Collins also notices how differently teams play when facing the Sixers, exploiting their weaknesses in a way that are hard to overcome.

"When I watch tapes, I try to get a sense of what teams do defensively," he said. "It's interesting how much differently they play us than they do other teams. They are so much more physical, they get into us, they try to prevent us from catching the ball where we want to catch it. They don't let us catch it at the trigger points, they don't let us enter the ball to the wings.

"I don't know if it's because they feel like we don't have the ability to take the ball around them if we do catch the ball. We don't have a great drive-and-kick team. So now we put so much pressure on Jrue and now they trap Jrue and they try to get the ball out of his hands. Or they put him [defensively] in the pick-and-roll. So now you have 39 minutes of either being trapped or being screened on every play. That's why we've got to figure out a way of getting Jrue off the ball defensively a little bit more, so he doesn't have to take that punishment in the pick-and-roll play all the time.

"It's not like we don't do our homework and try to think about all the different options. We do that. We try to bring out the best in our guys. It's incredibly disappointing that we haven't been able to find, I keep coming back to that word, consistency. Just night in and night out, even if you get beat, you did the right things, you were in the right spots, you did the right things. Consistently, we haven't done that."

The coach also has struggled throughout the season with identifying his team, filled with nine newcomers (including the absent Andrew Bynum, who continues to recover from knee trouble).

"My first year here, we had a lot of practice and we were able to establish a good defensive foundation," Collins said. "Plus, we had better individual defenders and we had more toughness.

"Now you go into the second year out of the lockout and we were able to carry those same principles without the practice, because we had the same core of guys. Now you come back this year and we've made a lot of changes and we haven't had a lot of practices since training camp, and we've had a tremendous amount of slippage. I think that goes hand in hand. It's not that the guys aren't trying; it's not that they don't want to do it.

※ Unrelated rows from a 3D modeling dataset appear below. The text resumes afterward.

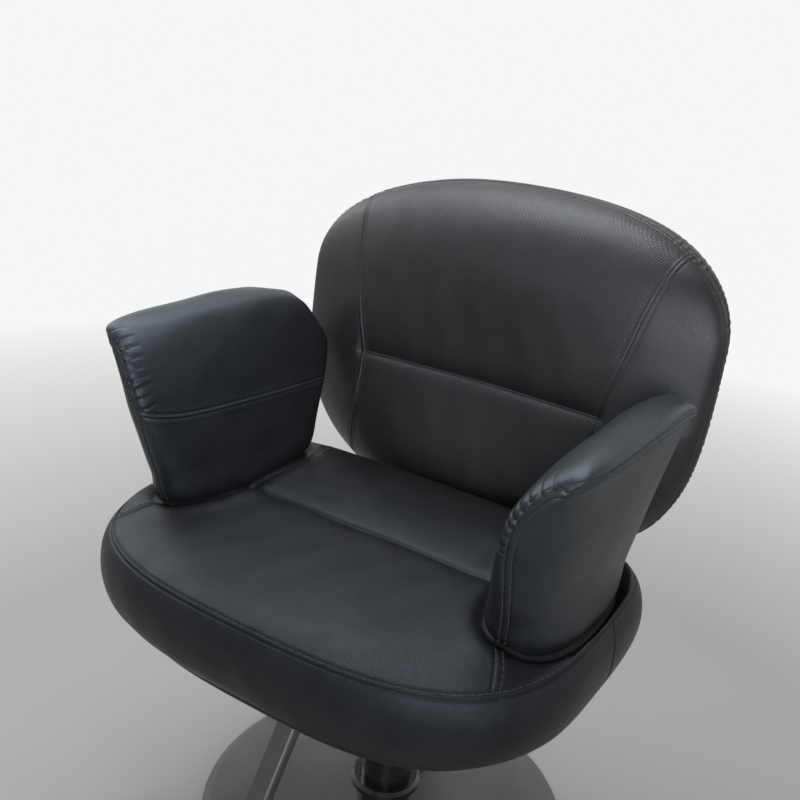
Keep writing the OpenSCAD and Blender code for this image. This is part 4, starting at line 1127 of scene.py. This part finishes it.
class BARBER_CHAIR_OT_pedal(bpy.types.Operator):
    """Finishes of the foot pedal and the coil spring under the plunger"""

    bl_idname = "barber_chair.pedal"
    bl_label = "Foot pedal"

    def execute(self, context):
        look = context.scene.barber_chair.metal
        put_on(coated("pedal coat", look.coat, 0.4), "pedal_lever")
        put_on(moulded("pedal rubber", look.rubber, 0.7, 0.006), "pedal_pad")
        self.spring(look)
        return {"FINISHED"}

    def spring(self, look, wire=0.0005, coils=3.5, stroke=0.005, clear=0.0001):
        """Coil that the plunger presses down."""
        low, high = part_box("plunger_spring")
        radius = (high.x - low.x) / 2 - 1.5 * wire
        t = np.linspace(0, 1, 160)
        a = 2 * np.pi * coils * t
        rise = t - 0.06 * np.sin(2 * np.pi * t)
        z = low.z + wire + clear + (high.z - low.z - 2 * wire - 2 * clear) * rise
        path = np.column_stack([radius * np.cos(a), (low.y + high.y) / 2 + radius * np.sin(a), z])
        out = np.column_stack([np.cos(a), np.sin(a), np.zeros(len(a))])[:, None]
        b = np.linspace(0, 2 * np.pi, 10, endpoint=False)[None, ::-1, None]
        rings = path[:, None] + wire * (np.cos(b) * out + np.sin(b) * [0, 0, 1])
        piece = build_mesh("plunger_coil", rings, path[0], path[-1])
        settle(piece, "base", "steel", bare_metal("spring steel", look.steel, 0.3), "plunger_spring")
        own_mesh(piece)


class BARBER_CHAIR_OT_footrest(bpy.types.Operator):
    """Finishes of the footrest"""

    bl_idname = "barber_chair.footrest"
    bl_label = "Footrest"

    def execute(self, context):
        look = context.scene.barber_chair.metal
        coat = coated("footrest coat", look.coat, 0.4)
        put_on(coat, "footrest_bracket", "footrest_tube", "footrest_crossbar")
        put_on(moulded("grip rubber", look.rubber, 0.7, 0.007), "footrest_grips")
        put_on(moulded("cap rubber", look.rubber, 0.6), "crossbar_caps")
        return {"FINISHED"}


class BARBER_CHAIR_OT_frame(bpy.types.Operator):
    """Finishes of the boards, brackets, bars and bolts inside and under the seat"""

    bl_idname = "barber_chair.frame"
    bl_label = "Frame and boards"

    def execute(self, context):
        look = context.scene.barber_chair.metal
        coat, zinc = coated("bracket coat", look.coat, 0.45), bare_metal("zinc bolts", look.steel, 0.3)
        put_on(coat, "seat_bracket", "left_arm_frame", "right_arm_frame", "left_back_bar", "right_back_bar")
        put_on(zinc, "bracket_bolts", "arm_bolts", "back_bolts", "bar_bolts", "footrest_bolts")
        put_on(plywood("plywood", look.wood), "seat_board", "back_board")
        put_on(dust_cloth("dust fabric", look.fabric), "underside_cover")
        return {"FINISHED"}


class BARBER_CHAIR_OT_stage(bpy.types.Operator):
    """Floor that turns into a pale backdrop, soft lamps and an even room light"""

    bl_idname = "barber_chair.stage"
    bl_label = "Stage"

    # Each lamp's place, the height on the pump axis that it is aimed at, and its size
    lamps = {
        "key": ((-0.5, 0.6, 3.0), 0.6, 1.8),
        "side": ((1.6, -2.4, 1.6), 0.75, 1.25),
        "left": ((-2.4, 0.3, 2.3), 0.6, 1.4),
    }

    def execute(self, context):
        form = context.scene.barber_chair.stage
        turns = np.linspace(0, 2 * np.pi, 96, endpoint=False)
        circle = np.column_stack([np.cos(turns), np.sin(turns)])
        rings = level_rings(circle, [0.6, 1.2, 2.5, 5.0, form.reach], 0, 0)
        floor = build_mesh("floor", rings, (0, 0, 0))
        floor.data.flip_normals()
        floor.data.materials.append(self.floor_paint(form))
        self.room(context, form)
        for name, (place, aim, size) in self.lamps.items():
            data = bpy.data.lights.new(name + " lamp", "AREA")
            data.size, data.energy = size, getattr(form, name)
            lamp = link(name + " lamp", data)
            lamp.location = place
            x, y, down = -place[0], -place[1], place[2] - aim
            lamp.rotation_euler = (math.atan2(math.hypot(x, y), down), 0, math.atan2(-x, y))
        return {"FINISHED"}

    def shown(self, n, direction, form):
        """Whether a ray sees the backdrop, how bright it is there, and whether the ray is the camera's."""
        path = n.add("ShaderNodeLightPath").outputs
        camera = path["Is Camera Ray"]
        sees = n.math("MAXIMUM", camera, path["Is Glossy Ray"])
        sees = n.math("MAXIMUM", sees, path["Is Transmission Ray"])
        upward = n.add("ShaderNodeSeparateXYZ", {0: direction}).outputs["Z"]
        strength = n.spread(upward, 1.0, form.ceiling, 0.2, 0.8, "SMOOTHSTEP")
        return sees, n.math("MAXIMUM", strength, camera), camera

    def floor_paint(self, form):
        """Floor paint that turns into the backdrop's colour away from the chair."""
        n = material("floor paint")
        tone = n.ramp(n.noise(3, 4), scaled(form.floor, 0.985), form.floor)
        paint = n.finish(tone, n.spread(n.noise(8, 4), 0.6, 0.7), n.bump(n.noise(240, 2), 0.0002, 0.2))
        away = n.add("ShaderNodeVectorMath", {0: n.place}, operation="LENGTH").outputs["Value"]
        far = n.spread(away, 0, 1, form.clear, 3 * form.clear)
        direction = n.add("ShaderNodeVectorMath", {0: n.place}, operation="NORMALIZE").outputs["Vector"]
        sees, strength, camera = self.shown(n, direction, form)
        strength = n.math("MULTIPLY", strength, n.spread(camera, form.far_floor, 1.0, 0, 1))
        backdrop = n.add("ShaderNodeEmission", {"Strength": strength}, Color=(*form.backdrop, 1.0))
        parts = {0: n.math("MULTIPLY", far, sees), 1: n.shader.outputs[0], 2: backdrop.outputs[0]}
        mix = n.add("ShaderNodeMixShader", parts)
        n.tree.links.new(mix.outputs[0], n.tree.nodes["Material Output"].inputs["Surface"])
        return paint

    def room(self, context, form):
        """Even light all round, with a pale backdrop that the camera and glossy surfaces see."""
        n = Nodes(bpy.data.worlds.new("room"), "Generated")
        light = n.tree.nodes["Background"]
        light.inputs["Color"].default_value = (1, 1, 1, 1)
        light.inputs["Strength"].default_value = form.room
        sees, strength, _ = self.shown(n, n.place, form)
        backdrop = n.add("ShaderNodeBackground", {"Strength": strength}, Color=(*form.backdrop, 1))
        mix = n.add("ShaderNodeMixShader", {0: sees, 1: light.outputs[0], 2: backdrop.outputs[0]})
        n.tree.links.new(mix.outputs[0], n.tree.nodes["World Output"].inputs["Surface"])
        context.scene.world = n.owner


class BARBER_CHAIR_PT_panel(bpy.types.Panel):
    """Lists the chair's pieces and its sizes"""

    bl_idname = "BARBER_CHAIR_PT_panel"
    bl_label = "Barber Chair"
    bl_space_type = "VIEW_3D"
    bl_region_type = "UI"
    bl_category = "Barber Chair"

    def draw(self, context):
        chair = context.scene.barber_chair
        for operator in OPERATORS:
            self.layout.operator(operator.bl_idname)
        for name in ("seat", "arm", "back", "stitch", "leather", "metal", "stage"):
            group = getattr(chair, name)
            box = self.layout.box()
            box.label(text=name.capitalize())
            for key in group.bl_rna.properties.keys():
                if key not in ("rna_type", "name"):
                    box.prop(group, key)


OPERATORS = (
    BARBER_CHAIR_OT_camera,
    BARBER_CHAIR_OT_seat,
    BARBER_CHAIR_OT_arms,
    BARBER_CHAIR_OT_back,
    BARBER_CHAIR_OT_cover,
    BARBER_CHAIR_OT_base,
    BARBER_CHAIR_OT_pedal,
    BARBER_CHAIR_OT_footrest,
    BARBER_CHAIR_OT_frame,
    BARBER_CHAIR_OT_stage,
)
GROUPS = (SeatForm, ArmForm, BackForm, StitchForm, LeatherFinish, MetalFinish, StageForm, ChairSettings)
CLASSES = (*GROUPS, *OPERATORS, BARBER_CHAIR_PT_panel)


def register():
    for cls in CLASSES:
        bpy.utils.register_class(cls)
    bpy.types.Scene.barber_chair = PointerProperty(type=ChairSettings)


def unregister():
    del bpy.types.Scene.barber_chair
    for cls in reversed(CLASSES):
        bpy.utils.unregister_class(cls)


def main():
    register()
    for operator in OPERATORS:
        group, name = operator.bl_idname.split(".")
        getattr(getattr(bpy.ops, group), name)()


if __name__ == "__main__":
    main()
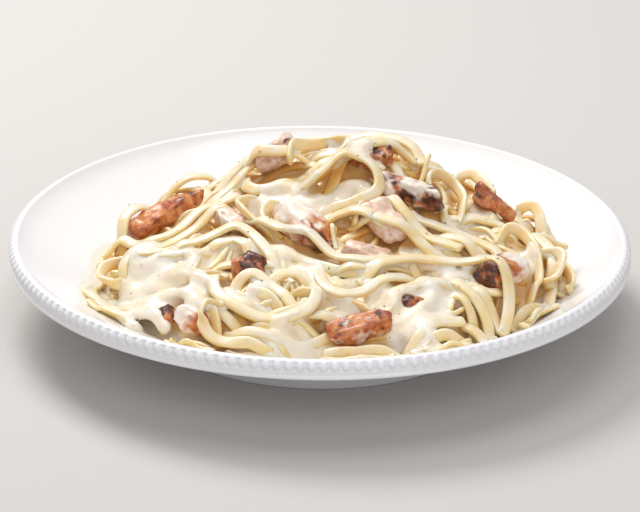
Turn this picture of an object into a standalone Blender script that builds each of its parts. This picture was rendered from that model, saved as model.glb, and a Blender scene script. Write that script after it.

They want to do the right thing. Their hearts are in the right place.

"We had that one piece that we were hoping could mask some weaknesses. I never like to dwell on that, because that, to me, comes across as whiney, and I've never been that. You get out and play and compete and do what you need to do to go out and win games. But I don't think there's any question, when you have that kind of change it changes the dynamics of everything."